### What to do:
Repeat verbatim only the lines from the opening of the material below through the one that contains "import numpy as np".

--- Begin Data ---

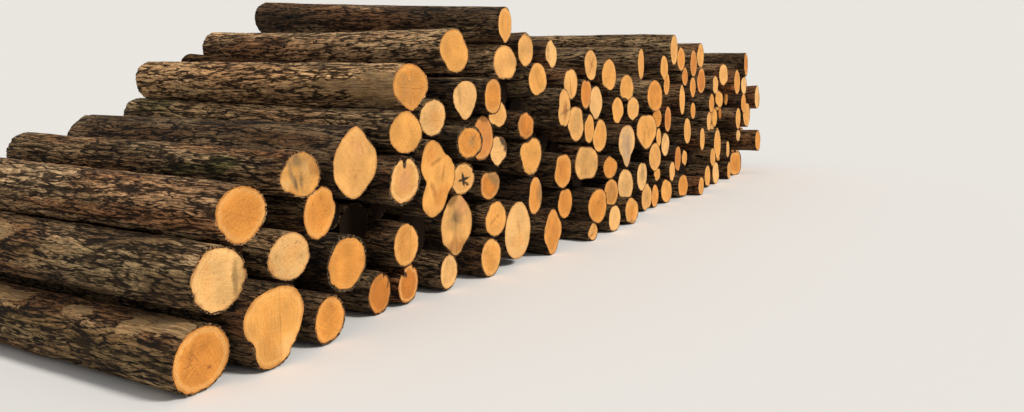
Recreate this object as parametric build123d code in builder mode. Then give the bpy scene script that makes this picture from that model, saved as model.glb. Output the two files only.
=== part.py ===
"""A heap of sawlogs, one log deep.

The logs lie along Y, and their sawn faces show on the -Y side. X runs along the heap, from its low end to its far
end, and Z is up. Every log has its own girth, outline, taper and end cuts. The heap is worked out from the ground
up: at three planes along the logs, each log takes the resting place in the stack that is nearest to where it
lies, touching two logs, or a log and the ground. So the logs come out a little crooked, as they are, and
they settle again when a size changes.
"""

from build123d import *

import math
import os
from dataclasses import dataclass

import numpy as np

# Driving dimensions in millimetres, and angles in degrees
LOG_LENGTH = 3000.0
LENGTH_SPREAD = 50.0  # a log is at most this much longer or shorter
TAPER = 8.0  # how much the diameter changes along a metre of log
BARK = 7.0  # thickness of the bark round a sawn face
SET_BACK = 260.0  # how far the hidden logs stand back from the face of the heap
INSET = 300.0  # how far inside the nominal ends the outer two planes lie in which the stack is worked out
REACH = 330.0  # how far past the nominal ends the logs are kept from cutting into each other
CLEARANCE = 0.3  # between two logs that touch
LEAST_GAP = 0.2  # the least that may be left of it between the planes where the stack is worked out
GROUND_FLAT = 0.02  # share of a ground log's height that is pressed flat
PRESSED = 2.0  # how much deeper the ground presses it flat once the heap lies on it
OVERCUT = 90.0  # how far past a slanting saw cut a log is lofted before it is sawn off
NEAR_SIDES = 18  # facets round a log of the near end
SIDES = 12  # facets round the other logs that show
INNER_SIDES = 8  # facets round the hidden logs
NEAR_END = 3500.0  # how far along the heap the near end reaches
GOLDEN = 137.5  # turn from one log's outline to the next one's

# Outlines: a circle with lobes, each given by its count, its height as a share of the radius, and its direction
ROUND = ((2, 0.025, None), (3, 0.015, None))
OVAL = ((2, 0.055, None), (3, 0.012, None))
UPRIGHT = ((2, 0.06, 90.0), (3, 0.02, None))
WIDE = ((2, 0.07, 0.0), (4, 0.02, 45.0))
PEAR = ((3, 0.07, 270.0), (2, 0.02, 60.0))
ALMOND = ((2, 0.05, 90.0), (4, 0.03, 90.0), (3, 0.02, 0.0))
SHIELD = ((3, 0.09, 0.0), (2, 0.09, 90.0))
BLOCK = ((4, 0.05, 45.0), (2, 0.05, 0.0))


@dataclass
class Log:
    """One log: where its face lies, the face's diameter, how far it stands out, and the slant of its saw cut."""

    along: float
    up: float
    across: float
    out: float = 0.0
    slant: float = 0.0
    lobes: tuple = ROUND
    butt: float = 0.0  # 1 with the thick end in front, -1 with the thick end behind, 0 for either by turns
    short: float = 0.0  # how much shorter than the others it is


def inner(along, up, across):
    """A log that the faces in front of it hide: a shorter one, set back into the heap."""
    return Log(along, up, across, -SET_BACK, short=SET_BACK)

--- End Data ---

### Output of the task:
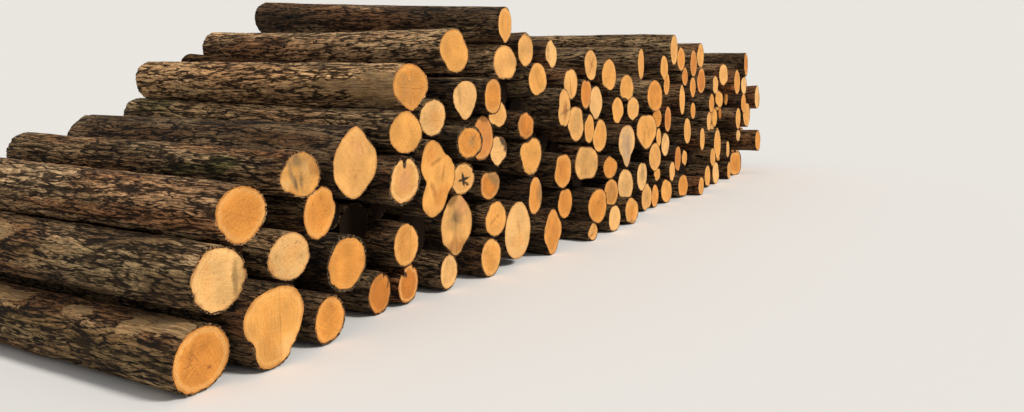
Recreate this object as parametric build123d code in builder mode. Then give the bpy scene script that makes this picture from that model, saved as model.glb. Output the two files only.
=== part.py ===
"""A heap of sawlogs, one log deep.

The logs lie along Y, and their sawn faces show on the -Y side. X runs along the heap, from its low end to its far
end, and Z is up. Every log has its own girth, outline, taper and end cuts. The heap is worked out from the ground
up: at three planes along the logs, each log takes the resting place in the stack that is nearest to where it
lies, touching two logs, or a log and the ground. So the logs come out a little crooked, as they are, and
they settle again when a size changes.
"""

from build123d import *

import math
import os
from dataclasses import dataclass

import numpy as np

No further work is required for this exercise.